The “cloud” is a network of servers that are hosted on the internet, and are managed in a highly automated way. They also shared by many applications at the same time. Cloud computing has been growing increasingly. Cloud specific spending is expected to grow 6 times the rate of general IT spending through 2020. Many executives and leaders are recognizing the need and potential for the cloud, Dihraj Pathak, leader of PwC Cloud Program believes that “cloud options for enterprises are definitely set to rapidly expand”. Currently about 85% of businesses operate using a cloud, and that number is expected to grow to 100% by 2025. So what does this mean to the consumer and how will industries be affected differently?

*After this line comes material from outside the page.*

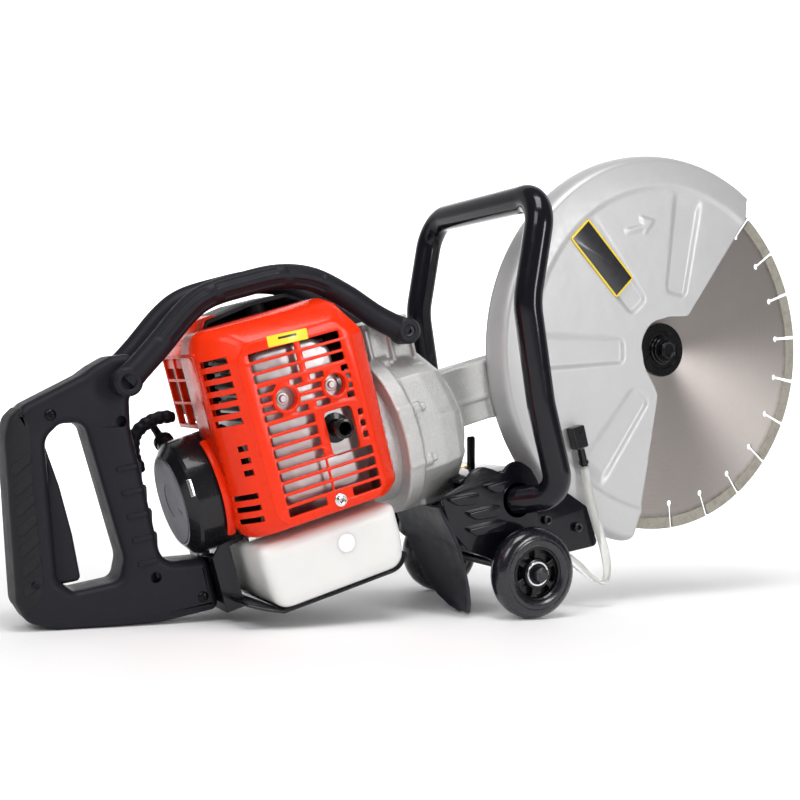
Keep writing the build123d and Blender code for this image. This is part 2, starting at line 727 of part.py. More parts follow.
def guard_back_plate():
    plate = rod_y(guard_back_y - guard_t, guard_back_y, guard_r - guard_t - 0.1) - rod_y(0, 60, 23)
    plate -= slab([(20, 30), (230, 230), (260, -260), (-120, -260), (-90, -150), (-32, -20)], -60, 60)
    plate += ring_y(guard_back_y - guard_t, guard_back_y, 38, 23)
    return plate


# ---- water ----
def water_elbow():
    y = guard_front_y - 7
    body = fillet(block(-135, -119, y - 7, y + 6.8, -62, -40).edges().filter_by(Axis.Z), 3)
    spout = rod_z(-78, -62, 3.4, x=-129, y=y)
    return body + spout


def water_hose():
    y = guard_front_y - 7
    tube = pipe([(-129, y, -79), (-126, y, -110), (-118, y - 2, -150), (-118, y - 3, -175), (-134, y - 2, -188),
                 (-152, y + 4, -176), (-168, y + 14, -150), (-200, y + 29, -118), (-224, y + 41, -97),
                 (tap_x, tap_y, -82.6)], 4.2, spline=True)
    return tube


tap_x, tap_y = -232.0, 20.0


def water_tap():
    """Tap body with a collared supply tail towards the blade and a stub down to the hose."""
    body = rod_z(-75, -50, 7, x=tap_x, y=tap_y) + rod_z(-81, -75, 3.2, x=tap_x, y=tap_y)
    body += rod_x(tap_x, -222, 6, y=tap_y, z=-66) + rod_x(-222, -203, hose_tail_r, y=tap_y, z=-66)
    return body


def tap_lever():
    arm = slab([(-236, -62), (-229, -62), (-219, -25), (-225, -23)], 6, 9)
    return arm + rod_y(9, 12.8, 4, tap_x, -60)


# ---- fasteners ----
bar_ends = [(-517, 107), (-268, 86)]
stay_bolt_spots = [(-180.5, -114), (-150, -131)]
handle_screw_spots = [(-578, 97), (-499, -80), (-545, -66)]
cover_bolt_spot = (-384, -31)


def case_bolts():
    group = Part()
    for x, z in bar_ends:
        group += socket_bolt_y(x, z, handle_near_y - bar_off - bar_r, 32, 3)
    group += mirrored(group)
    for x, z in stay_bolt_spots:
        group += socket_bolt_y(x, z, guard_front_y - 4, 8, 2.5)
    group += socket_bolt_y(*cover_bolt_spot, cover_near_y, 6, 2.5)
    for k in range(4):
        a = radians(45 + 90 * k)
        x, z = 32.4 * cos(a), 32.4 * sin(a)
        group += rod_y(66, 70, 4.4, x, z) + rod_y(52, 66, 2.4, x, z)
    return group


def handle_screws():
    group = Part()
    y = handle_near_y
    for x, z in handle_screw_spots:
        head = rod_y(y - 0.5, y + 2.5, 4, x, z)
        head -= block(x - 2.6, x + 2.6, y - 1, y + 0.8, z - 0.5, z + 0.5)
        head -= block(x - 0.5, x + 0.5, y - 1, y + 0.8, z - 2.6, z + 2.6)
        group += head + rod_y(y + 2.5, y + 30, 1.8, x, z)
    return group


near_wheel_y = mid_y - wheel_track / 2
far_wheel_y = mid_y + wheel_track / 2


def near_tyre():
    return tyre(near_wheel_y)


def near_hub():
    return hub(near_wheel_y)


def far_tyre():
    return tyre(far_wheel_y)


def far_hub():
    return hub(far_wheel_y)


makers = [
    blade_core, blade_segments, blade_flanges, blade_bolt, spindle, spindle_gear, pinion_shaft,
    clutch_drum, clutch_shoes, flywheel_fan, crankshaft, connecting_rod, piston, ball_bearings,
    transmission_arm, gearcase_cover, clutch_housing, crankcase, cylinder, spark_plug, ignition_coil,
    muffler, carburettor, choke_lever, primer_bulb, air_filter_base, air_filter_element,
    air_filter_cover, starter_housing, starter_pulley, rewind_spring, pull_handle, engine_cover, top_shroud,
    rear_handle_near_half, rear_handle_far_half, grip_overlay, throttle_trigger, stop_switch,
    handle_bracket, top_bars, loop_handle, fuel_tank, fuel_cap, tank_skid, near_tyre, near_hub, far_tyre,
    far_hub, wheel_axle, wheel_bracket, splash_flap, guard_shell, guard_back_plate,
    water_elbow, water_hose, water_tap, tap_lever, case_bolts, handle_screws,
]

# (host, guest): the host is machined or notched where the guest sits
seats = [
    ("rear_handle_near_half", "case_bolts"), ("rear_handle_far_half", "case_bolts"),
    ("rear_handle_near_half", "handle_screws"), ("rear_handle_far_half", "handle_screws"),
    ("clutch_housing", "case_bolts"), ("transmission_arm", "case_bolts"), ("engine_cover", "case_bolts"),
    ("guard_shell", "case_bolts"), ("wheel_bracket", "case_bolts"), ("engine_cover", "crankcase"),
    ("engine_cover", "muffler"), ("top_shroud", "ignition_coil"), ("top_shroud", "cylinder"),
    ("top_shroud", "engine_cover"), ("wheel_bracket", "loop_handle"), ("handle_bracket", "tank_skid"),
    ("handle_bracket", "fuel_tank"), ("tank_skid", "fuel_tank"), ("crankcase", "fuel_tank"),
    ("engine_cover", "starter_housing"), ("ignition_coil", "crankcase"), ("clutch_housing", "transmission_arm"),
]


def resting_place(solids):
    """Pitches the saw nose-up and moves it so that its box stands centred on the origin."""
    pitched = Rot(0, -pitch, 0)
    box = Compound(children=[pitched * s for s in solids]).bounding_box()
    return Pos(-(box.min.X + box.max.X) / 2, -(box.min.Y + box.max.Y) / 2, -box.min.Z) * pitched


def main():
    pieces = {maker.__name__: maker() for maker in makers}
    for host, guest in seats:
        pieces[host] -= pieces[guest]
    place = resting_place(pieces.values())
    for name, solid in pieces.items():
        export_step(place * solid, f"parts/{name}.step")
    print("blade centre at", tuple(round(v, 4) for v in place.position))


main()
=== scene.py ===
"""Looks of the concrete cut-off saw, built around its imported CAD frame."""
from math import acos, atan2, cos, pi, radians, sin, sqrt, tan

import bmesh
import bpy
import numpy as np
from mathutils import Matrix, Vector


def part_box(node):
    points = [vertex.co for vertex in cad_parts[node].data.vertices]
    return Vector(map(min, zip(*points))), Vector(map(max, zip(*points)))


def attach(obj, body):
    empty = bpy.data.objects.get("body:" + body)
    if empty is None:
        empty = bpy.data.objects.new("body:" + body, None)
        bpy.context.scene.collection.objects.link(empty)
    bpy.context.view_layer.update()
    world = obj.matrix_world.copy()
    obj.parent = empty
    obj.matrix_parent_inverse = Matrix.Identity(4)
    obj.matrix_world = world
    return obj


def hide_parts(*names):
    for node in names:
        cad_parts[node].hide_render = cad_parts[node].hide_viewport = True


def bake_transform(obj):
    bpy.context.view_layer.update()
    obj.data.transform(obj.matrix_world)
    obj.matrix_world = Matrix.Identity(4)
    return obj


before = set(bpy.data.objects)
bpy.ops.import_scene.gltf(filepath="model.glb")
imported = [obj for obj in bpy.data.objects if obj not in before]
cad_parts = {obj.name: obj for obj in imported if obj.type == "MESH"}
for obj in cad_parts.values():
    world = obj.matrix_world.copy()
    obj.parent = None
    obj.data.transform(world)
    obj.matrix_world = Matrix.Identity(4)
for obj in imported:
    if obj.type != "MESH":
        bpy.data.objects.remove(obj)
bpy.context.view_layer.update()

# ---- the saw's own axes ----
# Pieces are drawn in millimetres from the blade centre: +X forward along the crank axis, +Y to the
# far side, +Z up. The frame holds the saw pitched nose-up on its wheels and its handle foot.
PITCH = radians(17)
MM = 0.001


def middle(node):
    low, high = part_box(node)
    return (low + high) / 2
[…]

Like other companies, banks are racing to take advantage of the opportunities and manage the risks that the digital economy brings. Companies like Goldman Sachs and Capital One have already made moves towards the cloud. Capital One is running all of their mobile app and data through Amazon Web Service (AWS) cloud, whereas Goldman Sachs has gone with a private cloud strategy. Goldman Sachs Engineer Don Duet explains “We’ve been investing in technology for a long period of time—more than two decades—so none of this marks a sudden, abrupt shift in strategy for the firm. It’s a process of continual transformation—moving more and more core parts of our business into models in which things are done electronically, at higher scale, and delivered in a more seamless fashion”.

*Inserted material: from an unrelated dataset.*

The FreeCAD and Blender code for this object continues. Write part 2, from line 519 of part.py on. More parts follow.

For organizations, they are able to innovate at a higher pace and a lower cost, but not without benefit to the consumer. Mobile cheque deposits, e-transfers, instant deposits, timed bill payments are all made easier because of the cloud and its strength to process much more information than any system before. The efficiency for both the consumer and the enterprise are the result of developments in the cloud.


Oil and Gas

The oil and gas industry has had the ability to collect vast amounts of data for some time now. The problem was, they did not have any analytics or computers strong enough to make use of that data. U.S oil producers reported only 5% of their data was actually used. With developments in the cloud, oil companies are now able to reap the benefit of big data, making it one of the fastest adopters of data-driven innovation. British Petroleum Oil recently used data to execute an optimization model that raised the production of 180 wells by 20%. Other companies are estimating that by analyzing the design of wells and how they are drilled, that oilfields will be able to cut costs by 40% in the next decade. General Electric Oil and Gas is migrating most of its computing storage to a public cloud, saying it will reduce cost and operational risk while enabling analytics to streamline operations. The Oil and Gas industry is definitely set to see some large changes in it’s data analytics operations, and in turn profit as well.

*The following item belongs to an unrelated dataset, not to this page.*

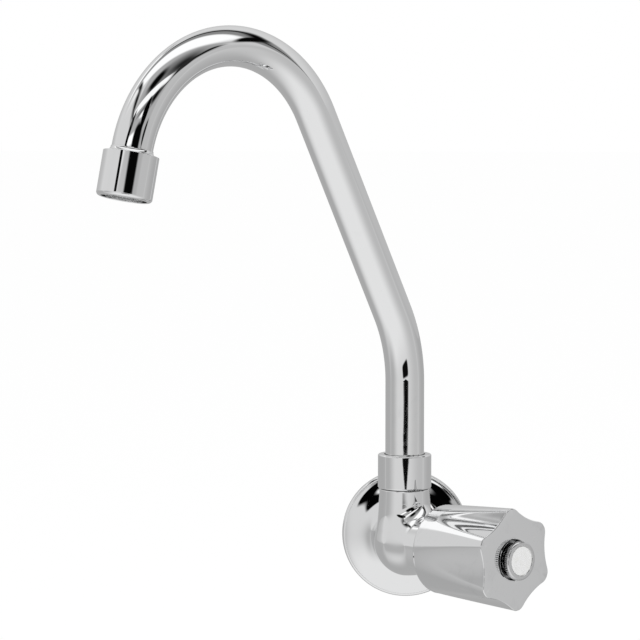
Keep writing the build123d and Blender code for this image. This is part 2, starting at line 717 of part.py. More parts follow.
# ---- Handle: hollow casting whose scallops start as points behind and open towards the face ---
skirt_radius = skirt_diameter / 2
front_radius = handle_front_diameter / 2
handle_taper = (front_radius - skirt_radius) / handle_length
hub_radius = hub_diameter / 2
boss_radius = boss_diameter / 2
boss_foot = spline_start + seat_gap
lobe_direction = Vector(0, 0, 1).rotate(valve_axis, lobe_phase)
handle_profile = Plane(swivel_foot, x_dir=lobe_direction, z_dir=lobe_direction.cross(valve_direction))
with BuildPart() as handle_shell:
    with BuildSketch(handle_profile):
        Polygon(
            (0, skirt_station),
            (skirt_radius, skirt_station),
            (front_radius, handle_face),
            (0, handle_face),
            align=None,
        )
    revolve(axis=valve_axis)

    # Each scallop is a large round cutter, leant so that it bites deeper towards the face
    for lobe in range(lobes):
        outwards = lobe_direction.rotate(valve_axis, (lobe + 0.5) * 360 / lobes)
        start_offset = skirt_radius + handle_taper * scallop_start + scallop_radius
        cut_start = swivel_foot + valve_direction * (skirt_station + scallop_start) + outwards * start_offset
        end_offset = valley_diameter / 2 + scallop_radius
        cut_route = swivel_foot + valve_direction * handle_face + outwards * end_offset - cut_start
        with BuildSketch(Plane(cut_start, z_dir=cut_route)):
            Circle(scallop_radius)
        extrude(amount=cut_route.length + scallop_start, mode=Mode.SUBTRACT)
    fillet(handle_shell.edges().filter_by(GeomType.BSPLINE), scallop_edge_round)
    fillet(handle_shell.faces().sort_by(valve_axis)[-1].edges(), front_edge_round)
    fillet(rims(handle_shell, skirt_radius), skirt_round)

    # Hollow back, which leaves the hub behind the face and the boss that grips the spindle
    with BuildSketch(handle_profile):
        Polygon(
            (0, skirt_station),
            (skirt_radius - handle_wall, skirt_station),
            (valley_diameter / 2 - handle_wall, cavity_end),
            (hub_radius, cavity_end),
            (hub_radius, web_back),
            (boss_radius, web_back),
            (boss_radius, boss_foot),
            (0, boss_foot),
            align=None,
        )
    revolve(axis=valve_axis, mode=Mode.SUBTRACT)

    # Splined socket and screw hole from behind, cap socket and recess from the front
    with BuildSketch(valve_plane(boss_foot)):
        with BuildLine():
            spline_outline(spline_diameter / 2 + running_clearance)
        make_face()
    extrude(amount=web_back - boss_foot, mode=Mode.SUBTRACT)
    front_bores = (
        (screw_diameter / 2 + slip_clearance, web_back),
        (cap_socket_diameter / 2, recess_floor),
        (recess_diameter / 2, handle_face - recess_depth),
    )
    for bore_radius, bore_floor in front_bores:
        with BuildSketch(valve_plane(bore_floor)):
            Circle(bore_radius)
        extrude(amount=handle_face - bore_floor, mode=Mode.SUBTRACT)
    chamfer(rims(handle_shell, recess_diameter / 2).sort_by(valve_axis)[-1], recess_edge)
finish(handle_shell, "handle_shell")

# ---- Handle screw and its washer, under the cap -----------------------------------------------
screw_washer = ring(
    valve_plane(recess_floor),
    screw_head_diameter / 2 + slip_clearance,
    screw_diameter / 2 + slip_clearance,
    screw_washer_thickness,
)
finish(screw_washer, "screw_washer")

with BuildPart() as handle_screw:
    with BuildSketch(valve_plane(screw_seat)):
        Circle(screw_diameter / 2)
    extrude(amount=-screw_length)
    chamfer(handle_screw.edges().sort_by(valve_axis)[0], screw_tip)
    with BuildSketch(valve_plane(screw_seat)):
        Circle(screw_head_diameter / 2)
    extrude(amount=screw_head_height)
    fillet(handle_screw.edges().sort_by(valve_axis)[-1], screw_head_round)
    with BuildSketch(valve_plane(screw_seat + screw_head_height - screw_slot)):
        Rectangle(screw_head_diameter, screw_slot)
    extrude(amount=screw_slot, mode=Mode.SUBTRACT)
finish(handle_screw, "handle_screw")

# ---- Index cap: knurled head on a hollow plug, with a pocket for the disc ----------------------
with BuildPart() as index_cap:
    sleeve_outer = cap_socket_diameter / 2 - running_clearance
    sleeve_foot = recess_floor + cap_sleeve_gap
    with BuildSketch(valve_plane(sleeve_foot)):
        Circle(sleeve_outer)
    extrude(amount=cap_back - sleeve_foot)
    with BuildSketch(valve_plane(cap_back)):
        Circle(cap_diameter / 2)
    extrude(amount=cap_head_thickness)
    fillet(rims(index_cap, cap_diameter / 2).sort_by(valve_axis)[-1], cap_rim_round)
    with BuildSketch(valve_plane(cap_back)):
        with PolarLocations(cap_diameter / 2, knurl_teeth):
            RegularPolygon(knurl_depth, knurl_sides)
    extrude(amount=cap_head_thickness - cap_rim_round, mode=Mode.SUBTRACT)
    with BuildSketch(valve_plane(sleeve_foot)):
        Circle(sleeve_outer - cap_sleeve_wall)
    extrude(amount=cap_back - sleeve_foot, mode=Mode.SUBTRACT)
    with BuildSketch(valve_plane(cap_front - disc_thickness)):
        Circle(disc_diameter / 2 + running_clearance)
    extrude(amount=disc_thickness, mode=Mode.SUBTRACT)
finish(index_cap, "index_cap")

with BuildPart() as index_disc:
    with BuildSketch(valve_plane(cap_front - disc_thickness)):
        Circle(disc_diameter / 2)
    extrude(amount=disc_thickness)
finish(index_disc, "index_disc")
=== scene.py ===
import json
import math
import bmesh
import bpy
import numpy as np
from mathutils import Matrix, Vector
from mathutils.geometry import interpolate_bezier


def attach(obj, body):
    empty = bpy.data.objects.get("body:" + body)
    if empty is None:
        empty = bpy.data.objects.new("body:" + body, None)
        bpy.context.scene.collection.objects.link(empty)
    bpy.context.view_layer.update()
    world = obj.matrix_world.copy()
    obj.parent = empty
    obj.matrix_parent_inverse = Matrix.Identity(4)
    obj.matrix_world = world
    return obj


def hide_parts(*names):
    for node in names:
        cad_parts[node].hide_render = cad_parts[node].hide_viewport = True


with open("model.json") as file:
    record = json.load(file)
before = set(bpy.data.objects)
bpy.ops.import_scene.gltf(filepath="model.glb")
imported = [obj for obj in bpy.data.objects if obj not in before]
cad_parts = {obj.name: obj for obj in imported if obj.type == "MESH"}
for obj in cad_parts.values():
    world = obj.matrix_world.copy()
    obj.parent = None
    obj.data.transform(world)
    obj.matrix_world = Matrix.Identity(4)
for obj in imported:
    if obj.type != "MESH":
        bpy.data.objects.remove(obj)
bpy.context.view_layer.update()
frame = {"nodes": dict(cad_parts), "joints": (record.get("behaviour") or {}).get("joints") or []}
cadNodes = frame["nodes"]
joints = {joint["name"]: joint for joint in frame["joints"]}
scene = bpy.context.scene
mm = 0.001
print("frame:", len(cadNodes), "CAD nodes")


# Places: one for each axis that a turned piece stands on
def axisPlace(origin, direction, side):
    z = Vector(direction).normalized()
    x = (Vector(side) - z * z.dot(Vector(side))).normalized()
    return Matrix.Translation(Vector(origin)) @ Matrix((x, z.cross(x), z)).transposed().to_4x4()


swivelFoot = Vector(joints["spout_swivel"]["pos_m"])
valveAxis = Vector(joints["handle_turn"]["axis"])
up = Vector((0, 0, 1))
swivelPlace = axisPlace(swivelFoot, up, valveAxis.cross(up))  # at rest the spout lies square to the valve
valvePlace = axisPlace(swivelFoot, valveAxis, up)
inletPlace = axisPlace((0, 0, 0), (0, -1, 0), up)
wallPlace = axisPlace((0, 0, 0), (0, 1, 0), up)


def shown(name, bm, place=Matrix(), crease=32):
    bmesh.ops.transform(bm, matrix=place, verts=bm.verts)
    bmesh.ops.recalc_face_normals(bm, faces=bm.faces)
    for face in bm.faces:
        face.smooth = True
    for edge in bm.edges:
        if len(edge.link_faces) == 2 and edge.calc_face_angle() > math.radians(crease):
            edge.smooth = False
    mesh = bpy.data.meshes.new(name)
    bm.to_mesh(mesh)
    bm.free()
    piece = bpy.data.objects.new(name, mesh)
    scene.collection.objects.link(piece)
    return piece


finishOf = {}  # piece name to the name of its finish


def dress(piece, body, slot, *replaced):
    # The piece rides on a body, takes a slot's finish, and stands for CAD nodes
    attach(piece, body)
    if replaced:
        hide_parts(*replaced)
    finishOf[piece.name] = slot
    return piece


def evenNormals(piece):
    # Flats stay flat beside their rounded edges
    weighted = piece.modifiers.new("evenNormals", "WEIGHTED_NORMAL")
    weighted.keep_sharp = True
    return piece


def extruded(bm, edges):
    # The new vertices and the new far loop of an extruded loop of edges
    out = bmesh.ops.extrude_edge_only(bm, edges=edges)["geom"]
    verts = {item for item in out if isinstance(item, bmesh.types.BMVert)}
    return verts, [item for item in out if isinstance(item, bmesh.types.BMEdge) and set(item.verts) <= verts]


def roundCorner(bm, corner, radius, segments=7):
    # The setback along both edges gives an arc of this radius
    near, far = [edge.other_vert(corner).co for edge in corner.link_edges]
    turn = (corner.co - near).angle(far - corner.co)
    bmesh.ops.bevel(bm, geom=[corner], offset=radius * mm * math.tan(turn / 2), offset_type="OFFSET",
                    segments=segments, profile=0.5, affect="VERTICES", material=-1)


def turned(name, outline, place, steps=128):
    # outline: (radius, height, corner rounding) round the wall's section, in millimetres
    bm = bmesh.new()
    corners = [bm.verts.new((radius * mm, 0, height * mm)) for radius, height, _ in outline]
    for first, second in zip(corners, corners[1:] + corners[:1]):
        bm.edges.new((first, second))
    for corner, (_, _, rounding) in zip(corners, outline):
        if rounding:
            roundCorner(bm, corner, rounding)
    bmesh.ops.spin(bm, geom=bm.verts[:] + bm.edges[:], cent=(0, 0, 0), axis=(0, 0, 1),
                   angle=math.tau, steps=steps, use_merge=True)
    bmesh.ops.remove_doubles(bm, verts=bm.verts, dist=1e-6)
    return evenNormals(shown(name, bm, place))


def curved(start, startHandle, endHandle, end, count):
    # Points of one Bezier stretch of an outline, without its ends' rounding
    knots = [Vector((*point, 0)) for point in (start, startHandle, endHandle, end)]
    return [(point.x, point.y, 0) for point in interpolate_bezier(*knots, count)]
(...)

Oil and gas isn’t the only industry expected to grow from cloud computing, massive advancements in agricultural efficiency are already taking place around the world. Known as “smart farms”, agricultural operations are beginning to place sensors to gather information such as ground chemical composition, humidity, mineral content etc. This information can be relayed through the cloud straight to the farmer to either:

  1. Have an automated system fix the issue
  2. Have the farmer him/herself fix the issue

Manual, physical samples would have to be taken in the past, leaving lots of room for error and not a true representation of the entire farm ecosystem. This is allowing farmers to largely mitigate risks from lost crops, lowering the cost of labour and eventually resulting in a more transparent product to the consumer. The cloud also offers a very accurate predictive analysis, pinpointing products, markets and their specific demand. In the same scenario, they are also able to provide insight into upcoming weather condition. The overall use of the cloud for agriculture not only helps the farmer and consumer, but also helps the environment by limiting precisely calculating the exact amount of fertilizer or potentially harmful chemicals used in the process.


Airline Industry

Cloud computing is helping the airline industry soar. To help with the customer experience at an airport, cloud computing is used in the self-service to fight long lines waiting to check in and check baggage. The entire process of booking a flight, to customer details and security clearances are all stored using cloud technologies. Another area that benefits is with aircraft maintenance. Sensors around the plane can quickly communicate with the cloud to warn the pilot or a service worker of any type of maintenance needed. This is just scratching the surface as almost all data processed throughout any and all flights is stored and analyzed within the cloud.



Big industries with large, capital heavy assets are benefiting from the cloud, but what about entertainment? NASCAR is currently leveraging machine learning solutions on cloud to analyze real-time and historical racecar data to improve performance and enhance simulation scenarios. Popular music streaming app Spotify has opted out of their traditional IT structure for the Google Cloud Platform to leverage the scalability and the higher functionality it offers. Although we think of Amazon as strictly an online salesplace, Amazon Web Services (AWS) are essentially tied in first place with Google and Microsoft’s Azure for the strongest, largest cloud.  Some of the high profile organizations using Amazon’s Cloud is the N.F.L, using the cloud for basic storage and data analysis.


Though these are just a few examples of what the cloud has done up to date, we can expect to see it in every part of our life and business. It will likely play a big role in the digitization of or world and how we operate. With that being said, it does come with many opportunities for new businesses to emerge, and poses risks for businesses that may be relying on their old IT for support. It’ll be important going forward to evolve and innovate as technology progresses.